The historic Buddhist meaning to this is completely different. As you probably know, in traditional Buddhism, the person is considered to be composed of five aggregates, from which the body and mind arise from. (Hence, from the heart sutra "no form, no feeling, no perception, no fabrications, no consciousness"). These are the five fields of the farmer. The farmer spends his entire life talking about the cow, looking after the cow, considering the cow's needs, worrying about the cow, getting into fights over those who would slight his cow. One day, someone comes along and says 'show me your cow'. He goes through each field, and the cow isn't there.. He thinks - "maybe she is moving from one field to the other", so he locks the gates, and looks even closer. He then worries that he isn't looking properly. He might say "she isn't here today, come back some other time". But he finds it impossible to admit to himself or anybody else that there might not be a cow as he imagines it.
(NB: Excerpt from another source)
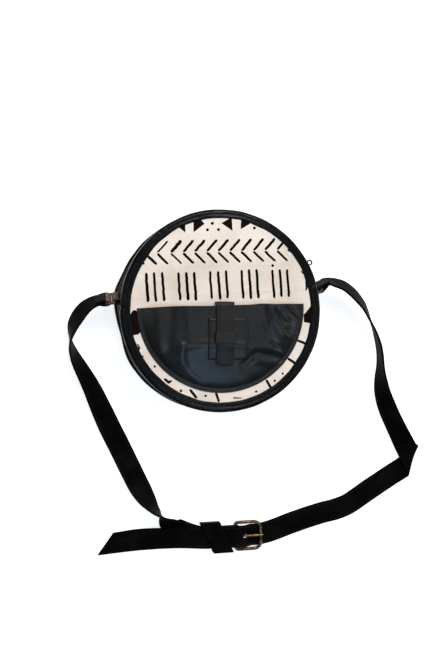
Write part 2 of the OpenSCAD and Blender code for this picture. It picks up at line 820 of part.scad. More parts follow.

This is the cow koan, which came from India via China, and which assists in our experiential (not merely intellectual) understanding that the 'self' we obsess about (and are often deeply ambitious about) is as real as Santa Claus: A useful, conventional, myth, but that is all. It puts another spin on the saying "The lights are on, but nobody's home" - not inattentive - but because it's impossible for anybody to 'be' home beyond being that home, which cannot support such a self, being composite, ever-changing, and belonging to mere convention: There never was a ghost in the machine.

docmartincohen said...

Thank you very much for that unusual perspective! I guess the Western cow is only made up of the so-called physical "sense data", what you call "the form". But surely that's okay as really the problem is about knowledge, and why start with an ambiguous aspect of knowledge if you just as well use a very simple one?